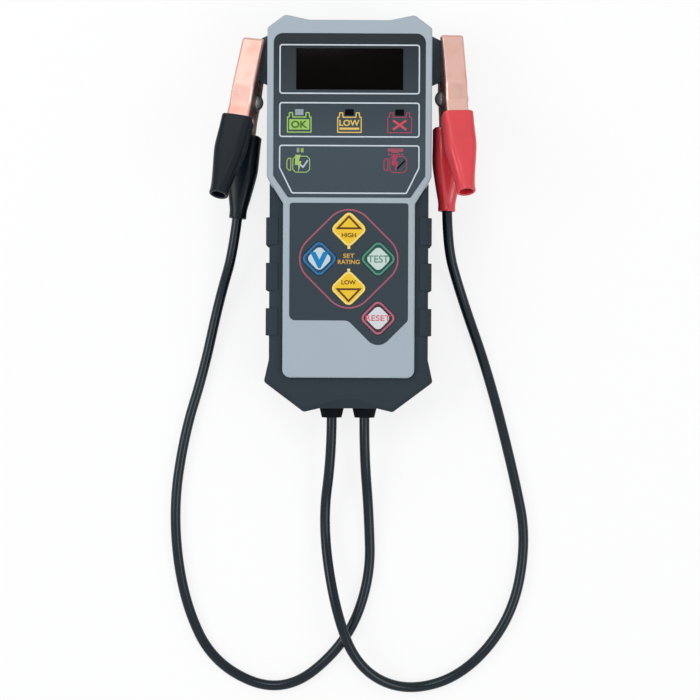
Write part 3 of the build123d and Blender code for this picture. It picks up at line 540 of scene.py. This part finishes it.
def lettering(name, words, x, y, low, thick, cap, wide, weight):
    """Flat lettering of a height and width about a point; weight is a share of its height."""
    deselect()
    bpy.ops.object.text_add(location=(0, 0, 0))
    text = bpy.context.object
    text.name = name
    text.data.body = words
    text.data.size = cap / CAP_SHARE
    text.data.offset = weight * cap
    text.data.extrude = thick / 2
    bpy.ops.object.convert(target="MESH")
    text = bpy.context.object
    ends = [[pick(v.co[i] for v in text.data.vertices) for pick in (min, max)] for i in range(2)]
    stretch, rise = (size / (end - start) for size, (start, end) in zip((wide, cap), ends))
    middle = Vector([-sum(pair) / 2 for pair in ends] + [0])
    text.matrix_world = (Matrix.Translation((x, y, low + thick / 2))
                         @ Matrix.Diagonal((stretch, rise, 1, 1)) @ Matrix.Translation(middle))
    wake(text)
    bpy.ops.object.transform_apply(location=True, rotation=True, scale=True)
    return text


# ------------------------------ camera, leads, stage
VIEW_AT = (0.84 * MM, -68.0 * MM)
SENSOR = 36.0


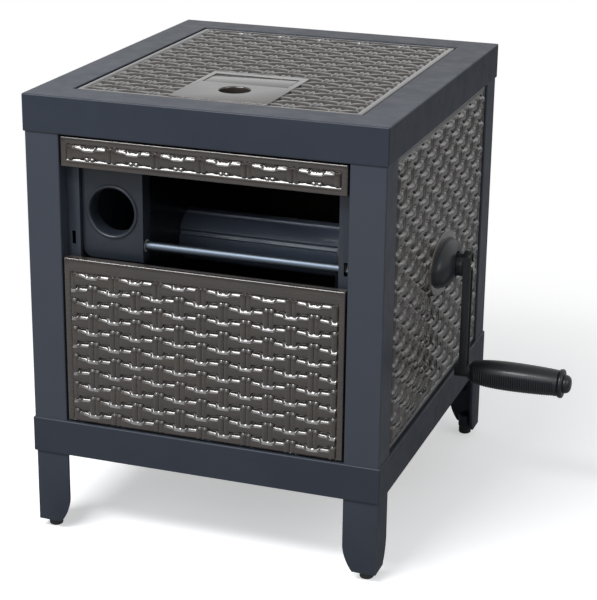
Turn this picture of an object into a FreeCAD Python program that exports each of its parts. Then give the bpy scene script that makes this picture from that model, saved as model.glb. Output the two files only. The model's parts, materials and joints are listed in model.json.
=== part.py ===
"""A decorative garden hose-reel cabinet: a framed box with basket-weave panels, a lidded top, a hose
guide behind a front window, and a hose reel inside that a side crank turns.

Units are millimetres. The origin is on the ground under the centre of the cabinet, +X points to the
crank's side, +Y to the back and +Z up. Each sub-part is written to parts/NODE.step.
"""
import FreeCAD, Part
import math
import os

# Cabinet frame
WIDTH = 495.0
DEPTH = 558.0
HEIGHT = 616.0
BAR = 50.0                # width and height of the cap's and the rail's bars
SHEET = 3.0               # wall of the cap and the rail
RAIL_BOTTOM = 116.0
RAIL_TOP = RAIL_BOTTOM + BAR
CAP_BOTTOM = HEIGHT - BAR
POST_INSET = 2.0          # the posts stand in behind the cap's and rail's faces
POST_WALL = 3.0
SOFT_EDGE = 2.0           # rounding of the frame's outer edges
OPENING_EDGE = 1.2        # rounding round the lid's opening

HALF_X = WIDTH / 2
HALF_Y = DEPTH / 2
OPEN_X = HALF_X - BAR     # half of the clear opening between the bars
OPEN_Y = HALF_Y - BAR

# Feet
FOOT_INSET = 3.0
FOOT_TOP_WIDTH = 47.0
FOOT_TOE_WIDTH = 33.0
FOOT_KNEE_Z = 59.0
FOOT_TOE_Z = 12.0
GLIDE_R = 9.5
FOOT_WALL = 4.0
GLIDE_FROM_CORNER = 17.0
GLIDE_SEAT_TOP_Z = 30.0
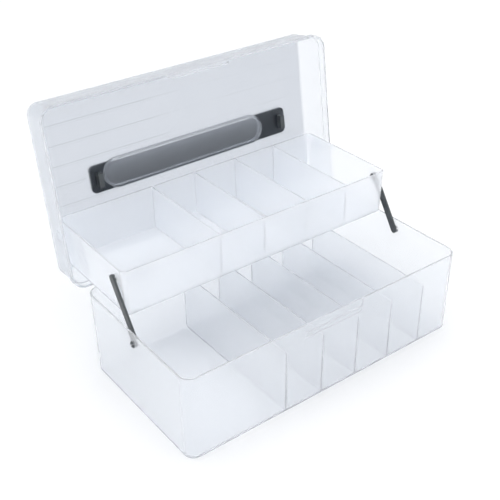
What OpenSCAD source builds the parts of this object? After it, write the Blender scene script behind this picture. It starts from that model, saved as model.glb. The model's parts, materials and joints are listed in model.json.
══════
WORK TO COMPLETE
Search the entries for the string "behind" and collect each line that has it.

RESPONSE TO THIS EXERCISE
guide behind a front window, and a hose reel inside that a side crank turns.
POST_INSET = 2.0          # the posts stand in behind the cap's and rail's faces
What OpenSCAD source builds the parts of this object? After it, write the Blender scene script behind this picture. It starts from that model, saved as model.glb. The model's parts, materials and joints are listed in model.json.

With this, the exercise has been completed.